I was using 64 iso the other day and it reminded me so much of 64 Ectachrome or kodachrome.

 

50 minutes ago, Photoworks said:

must disagree with Hans on this one. Most camera files look best when exposed correctly. Pushing files in post does not improve the image, it will show more noise and artifacts. Plus you are reducing DR quickly.

I think you are both arguing the same point, using different language. The reason why ISO 64 looks like old slide film is because it behaves like old slide film: you are at the threshold of blowing-out highlights.

Hans didn't counsel against proper exposure. He said that the sensor is invariant in each of its gain stages.

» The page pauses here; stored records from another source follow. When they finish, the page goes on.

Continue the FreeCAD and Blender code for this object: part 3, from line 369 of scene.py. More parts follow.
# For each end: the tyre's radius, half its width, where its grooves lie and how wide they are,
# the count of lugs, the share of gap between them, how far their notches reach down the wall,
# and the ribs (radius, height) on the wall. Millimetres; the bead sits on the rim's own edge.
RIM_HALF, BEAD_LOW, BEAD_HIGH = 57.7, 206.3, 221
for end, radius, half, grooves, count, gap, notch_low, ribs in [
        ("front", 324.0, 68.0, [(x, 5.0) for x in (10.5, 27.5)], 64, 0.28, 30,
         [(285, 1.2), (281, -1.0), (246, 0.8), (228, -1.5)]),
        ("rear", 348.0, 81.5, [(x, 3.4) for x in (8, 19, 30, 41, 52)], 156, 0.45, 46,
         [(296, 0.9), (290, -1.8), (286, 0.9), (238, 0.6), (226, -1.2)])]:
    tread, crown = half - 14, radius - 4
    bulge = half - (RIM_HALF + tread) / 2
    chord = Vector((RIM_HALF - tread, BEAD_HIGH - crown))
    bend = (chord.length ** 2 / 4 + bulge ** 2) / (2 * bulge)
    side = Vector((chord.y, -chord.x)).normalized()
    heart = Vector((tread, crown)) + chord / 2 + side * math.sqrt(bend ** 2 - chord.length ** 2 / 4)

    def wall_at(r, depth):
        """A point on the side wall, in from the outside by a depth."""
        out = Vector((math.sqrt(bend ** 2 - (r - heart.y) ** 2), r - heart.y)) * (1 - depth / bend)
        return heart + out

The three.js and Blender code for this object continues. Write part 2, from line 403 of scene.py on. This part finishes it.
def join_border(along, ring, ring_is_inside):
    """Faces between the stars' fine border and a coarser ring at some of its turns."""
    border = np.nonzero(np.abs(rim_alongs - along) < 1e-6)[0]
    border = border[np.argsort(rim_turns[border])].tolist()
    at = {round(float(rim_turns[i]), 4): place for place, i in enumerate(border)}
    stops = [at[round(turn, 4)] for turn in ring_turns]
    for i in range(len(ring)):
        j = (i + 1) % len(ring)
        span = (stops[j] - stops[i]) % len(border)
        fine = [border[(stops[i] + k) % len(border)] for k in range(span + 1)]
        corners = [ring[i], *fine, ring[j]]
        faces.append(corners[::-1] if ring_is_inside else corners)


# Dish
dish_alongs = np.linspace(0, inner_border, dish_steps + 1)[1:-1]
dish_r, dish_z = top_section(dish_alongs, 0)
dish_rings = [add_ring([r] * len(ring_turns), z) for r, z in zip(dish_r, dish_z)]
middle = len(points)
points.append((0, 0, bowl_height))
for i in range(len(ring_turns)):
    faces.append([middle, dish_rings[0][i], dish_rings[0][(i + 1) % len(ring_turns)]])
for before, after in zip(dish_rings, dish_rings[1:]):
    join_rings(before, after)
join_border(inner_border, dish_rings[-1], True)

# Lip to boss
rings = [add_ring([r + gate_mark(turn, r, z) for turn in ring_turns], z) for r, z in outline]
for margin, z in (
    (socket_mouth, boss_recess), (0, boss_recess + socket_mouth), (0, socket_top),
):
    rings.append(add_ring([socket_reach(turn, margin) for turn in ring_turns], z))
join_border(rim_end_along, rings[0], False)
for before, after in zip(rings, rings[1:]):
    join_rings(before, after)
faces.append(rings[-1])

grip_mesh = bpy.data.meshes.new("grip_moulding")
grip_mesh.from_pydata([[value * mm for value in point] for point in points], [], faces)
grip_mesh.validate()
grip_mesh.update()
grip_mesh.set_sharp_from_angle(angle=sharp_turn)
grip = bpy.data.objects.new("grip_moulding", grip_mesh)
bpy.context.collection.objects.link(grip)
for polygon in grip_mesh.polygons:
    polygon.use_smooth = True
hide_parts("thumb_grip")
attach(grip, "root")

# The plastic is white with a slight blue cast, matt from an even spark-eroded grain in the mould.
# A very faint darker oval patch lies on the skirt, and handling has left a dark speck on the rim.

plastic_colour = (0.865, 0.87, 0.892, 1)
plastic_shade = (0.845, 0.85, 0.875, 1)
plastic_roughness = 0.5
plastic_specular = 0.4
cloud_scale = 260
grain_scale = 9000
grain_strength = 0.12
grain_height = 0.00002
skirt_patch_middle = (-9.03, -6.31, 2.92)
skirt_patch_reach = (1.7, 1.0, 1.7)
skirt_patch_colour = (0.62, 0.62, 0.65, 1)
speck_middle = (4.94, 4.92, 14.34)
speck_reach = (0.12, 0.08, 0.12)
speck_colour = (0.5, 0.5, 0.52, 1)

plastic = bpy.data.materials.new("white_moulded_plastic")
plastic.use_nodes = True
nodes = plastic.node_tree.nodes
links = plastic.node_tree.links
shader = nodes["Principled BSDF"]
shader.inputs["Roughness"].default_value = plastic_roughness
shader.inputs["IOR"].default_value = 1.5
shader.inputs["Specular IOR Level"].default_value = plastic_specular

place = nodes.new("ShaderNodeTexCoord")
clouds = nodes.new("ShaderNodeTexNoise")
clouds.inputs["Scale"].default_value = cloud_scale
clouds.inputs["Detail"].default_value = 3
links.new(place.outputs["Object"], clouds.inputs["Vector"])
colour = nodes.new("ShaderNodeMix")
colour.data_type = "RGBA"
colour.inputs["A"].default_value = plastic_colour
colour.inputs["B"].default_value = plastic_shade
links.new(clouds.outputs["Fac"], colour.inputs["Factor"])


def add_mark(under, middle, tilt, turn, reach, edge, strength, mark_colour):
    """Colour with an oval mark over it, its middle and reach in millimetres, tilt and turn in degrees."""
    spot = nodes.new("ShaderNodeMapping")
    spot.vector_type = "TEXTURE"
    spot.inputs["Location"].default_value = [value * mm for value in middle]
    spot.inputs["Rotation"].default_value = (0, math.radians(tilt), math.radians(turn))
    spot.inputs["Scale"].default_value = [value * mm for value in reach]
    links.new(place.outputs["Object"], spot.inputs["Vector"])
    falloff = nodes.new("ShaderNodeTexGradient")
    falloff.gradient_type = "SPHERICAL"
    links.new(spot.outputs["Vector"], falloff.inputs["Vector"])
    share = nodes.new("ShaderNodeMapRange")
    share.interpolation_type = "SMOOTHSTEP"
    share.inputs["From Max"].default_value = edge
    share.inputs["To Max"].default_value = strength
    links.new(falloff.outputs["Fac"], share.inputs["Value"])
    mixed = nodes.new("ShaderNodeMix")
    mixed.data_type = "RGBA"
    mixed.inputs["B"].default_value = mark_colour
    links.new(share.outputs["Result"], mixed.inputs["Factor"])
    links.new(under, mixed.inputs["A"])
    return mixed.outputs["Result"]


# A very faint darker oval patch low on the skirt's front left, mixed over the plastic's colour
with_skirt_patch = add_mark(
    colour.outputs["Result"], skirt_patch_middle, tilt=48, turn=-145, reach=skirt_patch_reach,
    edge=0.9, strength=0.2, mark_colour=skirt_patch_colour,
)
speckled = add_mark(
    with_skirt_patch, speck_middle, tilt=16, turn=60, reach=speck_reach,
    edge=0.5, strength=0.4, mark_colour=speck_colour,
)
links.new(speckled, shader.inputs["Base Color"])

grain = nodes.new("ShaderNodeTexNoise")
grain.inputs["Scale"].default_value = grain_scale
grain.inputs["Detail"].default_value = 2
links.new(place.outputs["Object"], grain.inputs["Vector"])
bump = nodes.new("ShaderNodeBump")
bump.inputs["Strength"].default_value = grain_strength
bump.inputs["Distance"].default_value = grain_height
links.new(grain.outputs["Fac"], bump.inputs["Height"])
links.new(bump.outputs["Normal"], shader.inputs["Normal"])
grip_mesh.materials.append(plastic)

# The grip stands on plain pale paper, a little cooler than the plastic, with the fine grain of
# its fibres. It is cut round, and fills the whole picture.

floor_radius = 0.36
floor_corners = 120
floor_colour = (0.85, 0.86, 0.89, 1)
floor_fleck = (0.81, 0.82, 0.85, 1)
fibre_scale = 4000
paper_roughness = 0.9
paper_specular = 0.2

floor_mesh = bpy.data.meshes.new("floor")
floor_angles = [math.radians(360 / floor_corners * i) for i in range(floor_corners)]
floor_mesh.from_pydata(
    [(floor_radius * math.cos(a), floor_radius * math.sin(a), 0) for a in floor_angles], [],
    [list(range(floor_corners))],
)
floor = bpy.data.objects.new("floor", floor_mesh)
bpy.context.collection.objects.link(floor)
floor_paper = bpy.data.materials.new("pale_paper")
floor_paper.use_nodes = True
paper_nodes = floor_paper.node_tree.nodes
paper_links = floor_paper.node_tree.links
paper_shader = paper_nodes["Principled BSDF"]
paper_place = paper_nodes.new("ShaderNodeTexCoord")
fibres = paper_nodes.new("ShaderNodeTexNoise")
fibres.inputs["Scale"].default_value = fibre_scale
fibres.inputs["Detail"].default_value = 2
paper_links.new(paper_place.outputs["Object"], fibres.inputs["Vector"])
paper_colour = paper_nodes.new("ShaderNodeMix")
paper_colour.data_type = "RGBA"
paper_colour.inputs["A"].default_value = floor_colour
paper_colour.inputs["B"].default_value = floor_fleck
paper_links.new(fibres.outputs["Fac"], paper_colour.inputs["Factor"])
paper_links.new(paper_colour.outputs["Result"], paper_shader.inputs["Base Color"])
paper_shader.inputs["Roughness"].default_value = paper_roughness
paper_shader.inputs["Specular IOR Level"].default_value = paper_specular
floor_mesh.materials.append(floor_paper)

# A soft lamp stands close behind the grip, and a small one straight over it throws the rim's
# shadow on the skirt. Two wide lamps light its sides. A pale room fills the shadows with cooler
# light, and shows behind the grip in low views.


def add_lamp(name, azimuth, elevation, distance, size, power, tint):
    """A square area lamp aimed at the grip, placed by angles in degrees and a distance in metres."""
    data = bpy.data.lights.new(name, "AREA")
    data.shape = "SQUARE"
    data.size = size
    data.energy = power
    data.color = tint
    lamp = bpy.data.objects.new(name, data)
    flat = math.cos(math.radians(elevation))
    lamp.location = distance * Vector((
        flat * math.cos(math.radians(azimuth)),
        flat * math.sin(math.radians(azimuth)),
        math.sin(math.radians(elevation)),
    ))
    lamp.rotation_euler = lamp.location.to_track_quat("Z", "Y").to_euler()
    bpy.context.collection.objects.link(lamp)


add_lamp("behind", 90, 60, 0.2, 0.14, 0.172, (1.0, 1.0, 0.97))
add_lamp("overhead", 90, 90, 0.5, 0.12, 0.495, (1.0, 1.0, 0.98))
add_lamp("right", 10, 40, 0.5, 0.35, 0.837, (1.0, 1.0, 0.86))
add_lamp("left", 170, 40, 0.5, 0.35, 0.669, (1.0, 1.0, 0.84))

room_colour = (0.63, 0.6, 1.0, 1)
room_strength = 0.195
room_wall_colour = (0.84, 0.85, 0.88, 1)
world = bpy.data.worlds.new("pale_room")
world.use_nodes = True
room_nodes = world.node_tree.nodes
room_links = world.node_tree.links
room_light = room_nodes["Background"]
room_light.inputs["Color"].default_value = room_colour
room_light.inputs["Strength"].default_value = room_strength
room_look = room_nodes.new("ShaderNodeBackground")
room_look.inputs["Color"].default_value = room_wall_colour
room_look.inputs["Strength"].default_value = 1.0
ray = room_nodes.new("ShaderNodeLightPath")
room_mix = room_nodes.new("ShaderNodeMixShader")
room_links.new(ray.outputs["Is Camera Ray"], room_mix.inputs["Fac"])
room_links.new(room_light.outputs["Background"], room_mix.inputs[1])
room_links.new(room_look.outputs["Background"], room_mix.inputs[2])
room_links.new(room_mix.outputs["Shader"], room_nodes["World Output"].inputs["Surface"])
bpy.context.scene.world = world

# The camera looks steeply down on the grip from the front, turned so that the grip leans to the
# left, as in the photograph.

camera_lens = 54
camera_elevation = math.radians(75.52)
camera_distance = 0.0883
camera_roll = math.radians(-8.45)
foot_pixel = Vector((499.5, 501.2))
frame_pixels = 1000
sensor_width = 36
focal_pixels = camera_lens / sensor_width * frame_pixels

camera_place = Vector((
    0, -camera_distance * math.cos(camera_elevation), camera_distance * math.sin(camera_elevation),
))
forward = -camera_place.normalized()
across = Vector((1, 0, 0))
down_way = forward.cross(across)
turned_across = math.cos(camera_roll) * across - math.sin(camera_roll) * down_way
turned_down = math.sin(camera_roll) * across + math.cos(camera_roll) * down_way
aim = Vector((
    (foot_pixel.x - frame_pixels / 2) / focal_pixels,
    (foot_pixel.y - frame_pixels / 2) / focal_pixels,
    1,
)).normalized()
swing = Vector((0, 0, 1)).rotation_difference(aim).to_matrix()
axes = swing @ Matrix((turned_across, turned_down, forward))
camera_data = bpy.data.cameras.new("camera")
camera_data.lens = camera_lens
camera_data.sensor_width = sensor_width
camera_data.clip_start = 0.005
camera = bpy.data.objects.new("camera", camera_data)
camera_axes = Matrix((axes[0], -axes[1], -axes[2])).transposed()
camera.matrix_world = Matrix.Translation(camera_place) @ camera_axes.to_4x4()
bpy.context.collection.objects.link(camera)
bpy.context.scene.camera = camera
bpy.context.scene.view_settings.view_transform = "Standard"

Depending on the specific camera, the "base" gain is applied between minimum ISO and approximately 1200, and the next gain stage kicks-in above that. Knowing that, you still need to expose correctly, but your exposure decision mostly affects the distribution of dynamic range above or below middle grey. For instance, at ISO 64 there's very little latitude in highlights, but you can lift the shadows by five or more stops. On the other hand, at ISO 800, your highlights have lots of slack, but the shadows are "noisy" (which is another way of saying that you have less shadow range).

Long story short: you need to match your exposure to your subject brightness range, which is what Ansel Adams recommended with the zone system decades ago.

There are two main ways of doing this: you can shoot at the lowest ISO that won't blow your highlights (AKA "expose to the right"), of you can pick a middle ISO and trust that there's enough DR in both highlights and shadows. Those are two different ways of approaching the same issue, and that issue is the sensor's exposure invariance.